Health and Safety
Executive / Commission
Musculoskeletal disorders
Health monitoring is an informal, non-statutory method of surveying your workforce for symptoms of ill health including low back pain. This type of occupational health management system can enable you as an employer to be aware of health problems and intervene to prevent their problems being caused or made worse by work activities. Another important role of health monitoring is to feedback into a system that reviews current control methods in place.
This guidance focuses on the risk of low back pain as the main health effect of concern for drivers and operators of mobile machinery at work (hereafter described as ‘drivers’
As part of an overall strategy for occupational health management, health surveillance may be appropriate to ensure control methods in place are working and to detect any incidence of ill health. However, at present it is not considered that any methods exist for the detection of changes in people’s backs which can reliably indicate the early onset of low back pain that are specifically related to workplace risk factors. Therefore no formal health surveillance programme can be required for specific causes of back pain, such as whole-body vibration (WBV), manual handling or posture.
Valuable information can be obtained from less precise measures than those provided for by a formal health surveillance approach, such as reporting, monitoring and investigation of symptoms. This is known as “health monitoring”. It is good practice to put in place this type of system to allow individuals to make early reports of low back pain. All workers at risk of back pain should be encouraged to report to their employer/ manager any symptoms that they may be suffering at any time.
There are specific regulations dealing with Manual Handling and whole-body vibration in the workplace. To ensure you are complying with your duties under these regulations you should refer to HSE guidance if manual handling or whole body vibration are risks in your workplace. There is also guidance available on how to deal with low back pain in the workplace these are available at:
Health monitoring enables you to check the effectiveness of any control measures by assessing the presence of relevant symptoms in your employees and using this information to inform the risk management process. Health monitoring does not lead to a diagnosis. However it allows information to be collected from your employees and when reviewed this may help to identify potential problems in the workplace.
Health monitoring will help you, as an employer, to take action to prevent back pain being caused or aggravated by work activities. It provides a means of obtaining early reports of back complaints which can be investigated and acted upon as appropriate e.g. revision of control methods.
Health monitoring could play an important part of your overall strategy to manage the risks of developing back pain in drivers in your workplace. A risk assessment will indicate whether or not you may have a problem with back pain in your drivers
Examples of situations where the risk to health of drivers may be considered high are:
You should also identify high risk groups. This will include pregnant workers. Young workers may be particularly susceptible to the risk factors for back pain and workers with previous back problems would also be considered to be at higher risk.
Those workers identified as being at higher risk of back pain in the workplace should be subject to health monitoring. All other workers should be encouraged to report any low back pain symptoms as soon as possible. It will be important to allay worker’s fears of reporting symptoms so that they may be helped in their work environment where possible. You should discuss this issue with worker and safety representatives to ensure cooperation.
A health monitoring regime for low back pain in drivers should involve a structured system for the self-reporting of symptoms.
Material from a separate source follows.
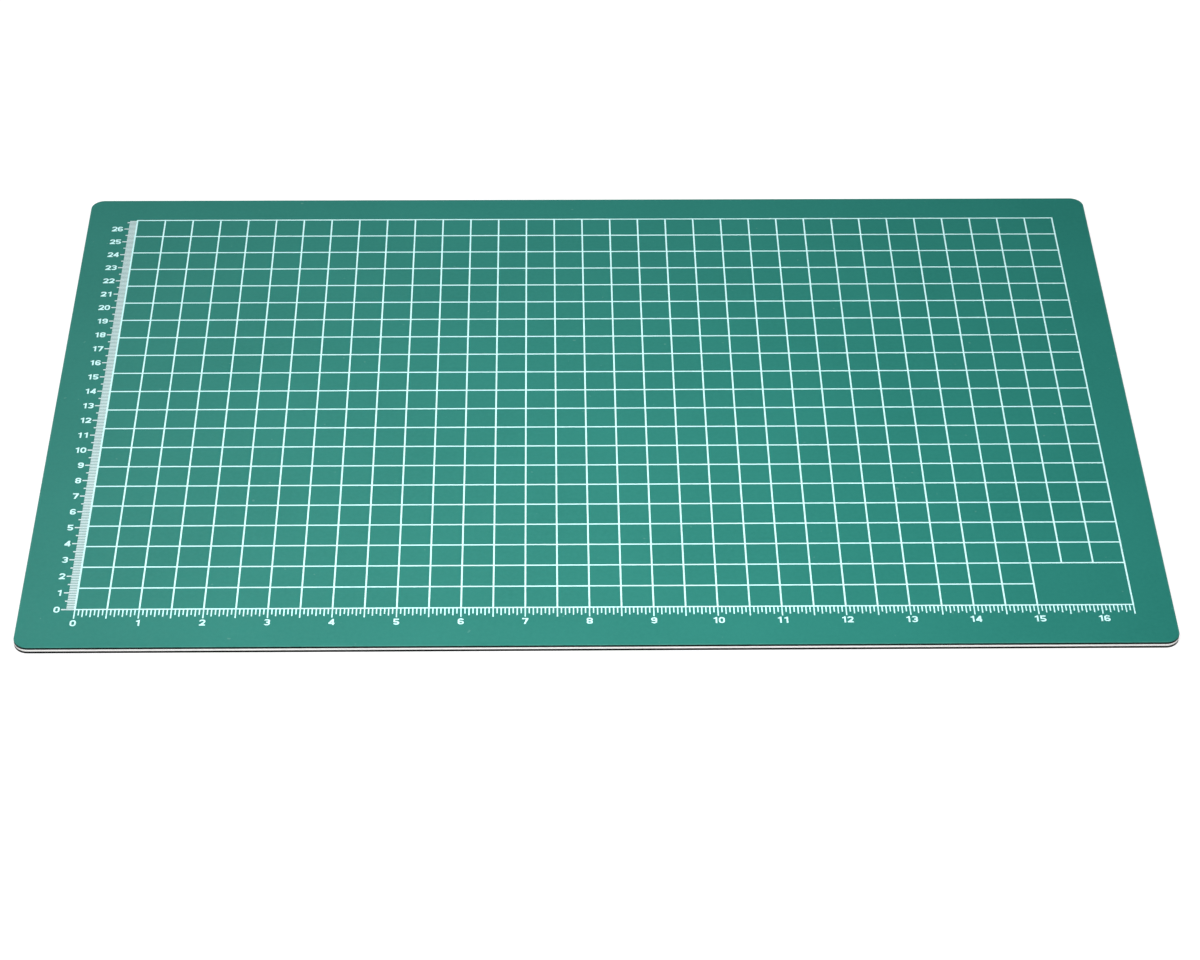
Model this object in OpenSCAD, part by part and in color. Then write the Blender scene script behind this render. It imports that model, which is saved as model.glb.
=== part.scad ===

This system should allow the individual to describe the symptoms that they are suffering or have suffered in the recent past.
It is important to involve your employees and their representatives early on in the development of your health monitoring programme. This can overcome any problems with employees not reporting symptoms because they do not understand why the programme has been introduced and that it is in place to protect their health. Where trade unions are recognised, consult safety representatives in good time.
Where possible, any health monitoring should be under the responsibility of an occupational health professional. However, an employer can implement a simple annual questionnaire for all workers at risk of back pain without any other support.
An example of a simple questionnaire which you as an employer could use alone for the purpose of health monitoring is given in Table 1 [20kb]
. In most cases where significant symptoms of back pain are reported this will require further investigation by referral to a GP or occupational health professional. If in doubt about any aspect of a person’s health, the individual should be referred on for further advice from a health professional.
1. Use the information from health monitoring to check trends in back pain in your drivers
2. If you have a lot of drivers it may be worth analysing the data from each group separately; for example, do your fork lift drivers report more ill health than your tractor drivers?
3. If the data suggests your drivers (or groups of them) are reporting similar symptoms, investigate. Look for risk factors in the work, or evidence that control measures are not working as intended. It may be worth reviewing the risk assessment to help find out what the problem is, and decide on corrective action.